→ **Task directions**: Find the lines with the string "object" and return them.

── Given information ──

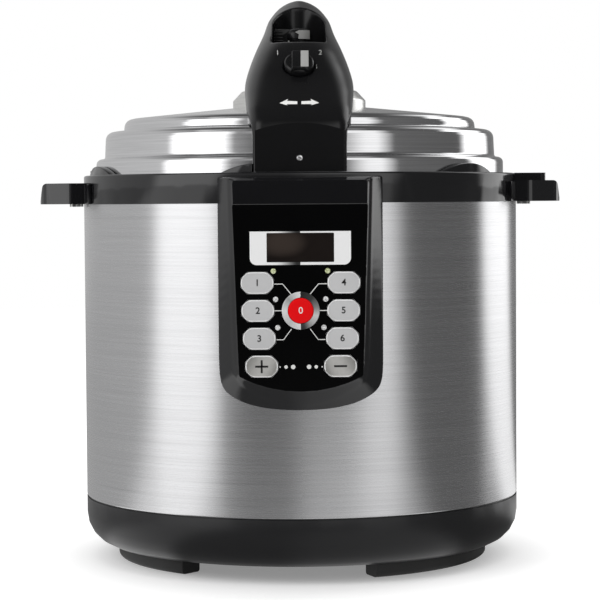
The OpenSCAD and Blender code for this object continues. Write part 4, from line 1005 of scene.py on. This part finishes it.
pale_grey = moulded("pale_marks", (0.36, 0.36, 0.35), 0.45)
POINTER_SIZE, POINTER_PLACE = (5.6, 17.4, 0.5), (4.0, -0.3, 6.65)
pointer = block("knob_pointer", POINTER_SIZE, POINTER_PLACE, matrix=at_knob)
fit(smooth(pointer), "selector_knob_body", "handle_black", pale_grey)


# Limiting valve: a soft-topped black cap over its weight, which sits loose on the steam stem. A
# ribbed lever at its side turns it, and a pale pointer label is let into its front.
VALVE_Y, VALVE_Z = -36, 385.3
at_valve = Matrix.Translation((0, VALVE_Y / 1000, VALVE_Z / 1000))
CAP_PROFILE = [(0, 0.1), (8.6, 0.1), (9.2, 0.4), (9.8, 3.2), (10, 4.4), (9.3, 4.6), (9.3, 5.2), (10, 5.4),
               (9.9, 8.6), (9.4, 10.2), (8.2, 11.8), (6.2, 12.7), (3.4, 13.1), (0, 13.2)]
LEVER_SIZE, LEVER_PLACE = (12, 9, 9.8), (-12.4, 0, 7.7)
RIB_SIZE, SIDE_RIB_SIZE, RIB_LOW, RIB_STEP = (1.0, 9.6, 1.1), (5.6, 0.6, 1.1), 3.95, 2.2
lever = block("lever", LEVER_SIZE, LEVER_PLACE, 0.9)
cap = cut(spun("valve_cap", CAP_PROFILE, 96), lever, operation="UNION")
ribs = []
for k in range(4):
    height = RIB_LOW + RIB_STEP * k
    ribs.append(block(f"rib_{k}", RIB_SIZE, (-18.3, 0, height), 0.25))
    ribs.append(block(f"side_rib_{k}", SIDE_RIB_SIZE, (-14.9, -4.55, height), 0.2))
valve = settle(joined("valve_weight", smooth(cap, 40), *(smooth(rib) for rib in ribs)), at_valve)
fit(valve, "limiting_valve_body", "handle_black", handle_black)
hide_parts("limiting_valve")

LABEL_R, LABEL_LEFT, LABEL_WIDE, LABEL_LOW, LABEL_TALL = 10.12, -0.4, 8.4, 4.9, 6.4
LABEL_POINT, LABEL_SLANT, POINT_HIGH = 3.1, 0.7, 0.78


def label_place(share, step):
    """The label lies on the cap's front, with a pointed left end."""
    left = max(0, 1 - share * 4)
    point = LABEL_POINT * max(0, 1 - abs(step - POINT_HIGH) * 4.5)
    x = LABEL_LEFT + LABEL_WIDE * share + left * (LABEL_SLANT * step - point)
    return Vector((x, -math.sqrt(max(0, LABEL_R ** 2 - x * x)), LABEL_LOW + LABEL_TALL * step)) / 1000


label = settle(wrap("valve_label", 20, 12, label_place), at_valve)
modify(label, "SOLIDIFY", thickness=0.0002, offset=1)
MARK_SIZE, MARK_PLACE = (2.7, 0.4, 3.4), (-6.75, -6.6, 2.2)
mark = block("valve_mark", MARK_SIZE, MARK_PLACE, 0.1, matrix=at_valve)
fit(joined("valve_marks", smooth(label), smooth(mark)), "limiting_valve_body", "handle_black", pale_grey)


# Prints on the hood, in white ink on its curved front: the two turning arrows for the lid, the
# knob's end marks and its light dot. Each is drawn flat and laid on the hood.
INK_LIFT = 0.1


def laid_on(piece, target):
    """Lays an upright print on a surface, straight from the front."""
    return modify(piece, "SHRINKWRAP", target=target, wrap_method="PROJECT", use_project_x=False,
                  use_project_y=True, use_project_z=False, use_positive_direction=True,
                  use_negative_direction=True, offset=INK_LIFT / 1000)


def fine(piece):
    """Cuts a flat face up so that it can follow a curve."""
    choose(piece)
    bpy.ops.object.mode_set(mode="EDIT")
    bpy.ops.mesh.select_all(action="SELECT")
    bpy.ops.mesh.quads_convert_to_tris()
    bpy.ops.object.mode_set(mode="OBJECT")
    return modify(piece, "SUBSURF", subdivision_type="SIMPLE", levels=3, render_levels=3)


BEFORE_HOOD, ARROWS_Z, END_X, END_Z, DOT_X, DOT_Z = -300, 338.4, 15.5, 376.5, 12.6, 366
ARROW = [(1.45, 1.2), (8.6, 1.5), (7.9, 2.95), (13.95, -0.1), (8.4, -1.7), (8.6, -0.9), (1.45, -0.9)]
prints = []
for side, number in [(-1, "1"), (1, "2")]:
    arrow = flat_shape(f"arrow_{side}", [(x * side, z) for x, z in ARROW])
    prints.append(laid_on(fine(settle(arrow, on_front(0, ARROWS_Z, BEFORE_HOOD))), hood))
    end_mark = settle(digit(f"end_{side}", number, 5.2), on_front(END_X * side, END_Z, BEFORE_HOOD))
    prints.append(laid_on(end_mark, hood))
prints.append(laid_on(settle(digit("dot", "|", 3.4), on_front(DOT_X, DOT_Z, BEFORE_HOOD)), hood))
fit(joined("hood_prints", *prints), "lid", "handle_black", white_print)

───

→ **Response for this exercise**:
The OpenSCAD and Blender code for this object continues. Write part 4, from line 1005 of scene.py on. This part finishes it.
    bpy.ops.object.mode_set(mode="EDIT")
    bpy.ops.object.mode_set(mode="OBJECT")